The result was the discrediting of the Hispanic world and the rupture of Christianity with the birth of national churches aimed at sustaining the (absolute) power of the new sovereigns, freeing them from the uncomfortable «control» of Rome. In 1568, Arts of the Inquisition by Reinaldo González appeared in Dutch, English, French and German. In 1578 the first two Dutch editions of De Las Casas were published, with alterations that replaced, for example, the word «Christians» with the word «Spanish». In 1581 Apology of the Prince of Orange was published, focused on denigrating the figure of Philip II and the Inquisition. The drama Don Carlos by F. Schiller, premiered in 1787, and Giuseppe Verdi’s opera of the same name (1867), a century later, consolidated that popular imagination.

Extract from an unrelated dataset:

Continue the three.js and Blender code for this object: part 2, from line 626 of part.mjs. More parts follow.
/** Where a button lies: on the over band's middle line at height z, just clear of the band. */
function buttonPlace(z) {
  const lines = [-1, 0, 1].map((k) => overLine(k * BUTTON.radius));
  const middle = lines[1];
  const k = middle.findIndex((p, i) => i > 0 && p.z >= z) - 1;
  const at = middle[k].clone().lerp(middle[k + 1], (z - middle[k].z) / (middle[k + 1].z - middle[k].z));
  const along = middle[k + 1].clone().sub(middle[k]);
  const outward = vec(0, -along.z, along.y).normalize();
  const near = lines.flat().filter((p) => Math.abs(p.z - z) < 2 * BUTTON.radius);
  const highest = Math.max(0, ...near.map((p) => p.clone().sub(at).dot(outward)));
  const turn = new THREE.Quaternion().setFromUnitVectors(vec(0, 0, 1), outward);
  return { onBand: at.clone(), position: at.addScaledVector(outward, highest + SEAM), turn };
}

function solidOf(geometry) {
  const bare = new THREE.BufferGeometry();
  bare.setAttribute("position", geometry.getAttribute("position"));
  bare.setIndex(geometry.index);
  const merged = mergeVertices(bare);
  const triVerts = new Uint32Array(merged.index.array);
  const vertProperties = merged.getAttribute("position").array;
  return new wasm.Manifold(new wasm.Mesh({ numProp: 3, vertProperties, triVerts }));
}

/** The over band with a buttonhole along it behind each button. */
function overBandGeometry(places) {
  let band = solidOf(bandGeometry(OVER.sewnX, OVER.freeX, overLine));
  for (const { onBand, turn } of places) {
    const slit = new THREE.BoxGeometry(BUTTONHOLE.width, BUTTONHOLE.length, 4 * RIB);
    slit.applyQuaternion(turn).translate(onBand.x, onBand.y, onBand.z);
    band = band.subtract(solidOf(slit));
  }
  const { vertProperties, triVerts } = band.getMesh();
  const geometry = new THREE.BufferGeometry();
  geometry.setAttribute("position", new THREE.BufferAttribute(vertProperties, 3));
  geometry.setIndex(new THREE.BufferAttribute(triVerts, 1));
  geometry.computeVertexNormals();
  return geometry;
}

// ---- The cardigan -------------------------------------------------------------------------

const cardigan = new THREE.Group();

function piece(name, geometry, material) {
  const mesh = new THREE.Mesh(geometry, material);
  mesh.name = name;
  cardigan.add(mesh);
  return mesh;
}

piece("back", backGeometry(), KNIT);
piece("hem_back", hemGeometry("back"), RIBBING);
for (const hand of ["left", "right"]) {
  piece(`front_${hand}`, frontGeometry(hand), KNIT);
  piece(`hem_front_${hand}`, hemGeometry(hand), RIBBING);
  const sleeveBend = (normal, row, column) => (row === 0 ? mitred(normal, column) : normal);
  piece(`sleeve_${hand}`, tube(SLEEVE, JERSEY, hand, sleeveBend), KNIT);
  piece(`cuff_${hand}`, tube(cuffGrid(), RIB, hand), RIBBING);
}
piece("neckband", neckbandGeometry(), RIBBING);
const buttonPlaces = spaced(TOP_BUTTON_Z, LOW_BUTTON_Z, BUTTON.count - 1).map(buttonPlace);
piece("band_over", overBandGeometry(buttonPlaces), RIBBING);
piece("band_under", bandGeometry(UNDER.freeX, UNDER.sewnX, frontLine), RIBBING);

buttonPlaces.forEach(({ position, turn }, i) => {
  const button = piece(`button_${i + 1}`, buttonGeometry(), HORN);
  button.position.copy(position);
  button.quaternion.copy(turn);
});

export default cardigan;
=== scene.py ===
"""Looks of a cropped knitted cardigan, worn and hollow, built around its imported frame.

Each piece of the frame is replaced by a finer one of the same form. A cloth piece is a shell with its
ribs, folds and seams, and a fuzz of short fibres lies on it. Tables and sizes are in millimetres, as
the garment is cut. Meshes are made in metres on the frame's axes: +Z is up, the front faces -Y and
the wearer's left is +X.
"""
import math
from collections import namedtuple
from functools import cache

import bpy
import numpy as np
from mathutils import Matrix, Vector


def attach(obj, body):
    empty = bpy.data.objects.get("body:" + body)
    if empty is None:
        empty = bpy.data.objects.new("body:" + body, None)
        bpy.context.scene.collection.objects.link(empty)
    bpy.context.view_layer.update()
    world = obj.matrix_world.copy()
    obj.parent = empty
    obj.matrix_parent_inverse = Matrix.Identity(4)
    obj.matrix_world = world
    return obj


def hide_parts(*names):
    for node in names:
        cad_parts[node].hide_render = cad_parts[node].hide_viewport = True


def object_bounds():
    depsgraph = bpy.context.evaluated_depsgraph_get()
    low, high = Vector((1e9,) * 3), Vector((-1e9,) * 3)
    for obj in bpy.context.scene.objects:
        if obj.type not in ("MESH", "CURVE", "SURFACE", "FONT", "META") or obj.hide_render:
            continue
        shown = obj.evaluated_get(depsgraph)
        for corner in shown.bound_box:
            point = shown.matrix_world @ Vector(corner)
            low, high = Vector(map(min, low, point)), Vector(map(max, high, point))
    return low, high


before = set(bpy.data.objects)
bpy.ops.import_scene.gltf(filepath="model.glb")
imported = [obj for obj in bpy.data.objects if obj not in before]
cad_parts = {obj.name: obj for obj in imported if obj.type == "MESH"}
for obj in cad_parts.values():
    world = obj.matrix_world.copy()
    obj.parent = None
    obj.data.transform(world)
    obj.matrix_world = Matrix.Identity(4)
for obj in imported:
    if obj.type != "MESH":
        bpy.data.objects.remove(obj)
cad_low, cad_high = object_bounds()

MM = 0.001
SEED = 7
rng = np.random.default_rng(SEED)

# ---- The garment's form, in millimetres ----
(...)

Cartel de la película El Exorcista del Papa, una película que rezuma Leyenda Negra.

Poster of the movie The Pope’s Exorcist, a film that oozes Black Legend.

However, it is worth asking why the Black Legend spread beyond the survival of the Spanish Empire. The new colonial empires soon realized that the Spanish-phobic black legend served as an excellent smokescreen and «scapegoat» to hide their own mistakes and horrors, which, in many cases were in fact much more terrible. Thus, exaggeration and double standards were installed: while some Spanish figures were demonized by exaggerating their flaws or formulating false accusations of savagery, the dark side of the leaders of the accusers and their allies was hidden. The use of cruel and false illustrations was significant. These illustrations that decorated the books about Spain, which were published in the Netherlands, France and England, where images of grilled children or inmates subjected to multiple torture (e.g. those of the Belgian Theodor de Bry that were published as a separate booklet).

Subsequently, given its success, the United States and the Soviet Union also used it for geostrategic reasons in America. Even recently, as Marcelo Gullo points out, the communist Cuba and the chavismo in Venezuela has resurrected the black legend to maintain or recover power, once the class struggle was dead, although it essentially benefits the cultural imperialism of the Anglosphere. The Sao Paulo Forum, created in 1990 after the fall of the Berlin Wall, has a transoceanic indigenist (anti Spanish/pro black legend) focus to regain power, through a culture of hatred, following the path marked by Gramsci.  The Sao Paulo Forum used the work that universities from the US have already been doing, in a similar sense, since the 1960s. Interestingly, it´s in those same universities where the «woke» doctrine began to take shape.

The black legend is therefore not a thing of the past. It is still in force because the two large blocs that currently dispute for geopolitical power, are not at all interested in having a third bloc that could possibly disrupt the international chess board. So, it’s time to ask yourself: Cui Prodest?


 

Note: The Sao Paulo Forum promotes political indigenismo from a separatist/nationalistic and even racial perspective and with a negative view of the history of the Spanish Americas from 16th to 19th centuries, when actually the mestizaje (the merging of cultures & ethnicities regardless of race that was promoted by the Spanish Crown throughout) was and still is an essential part of Hispanidad.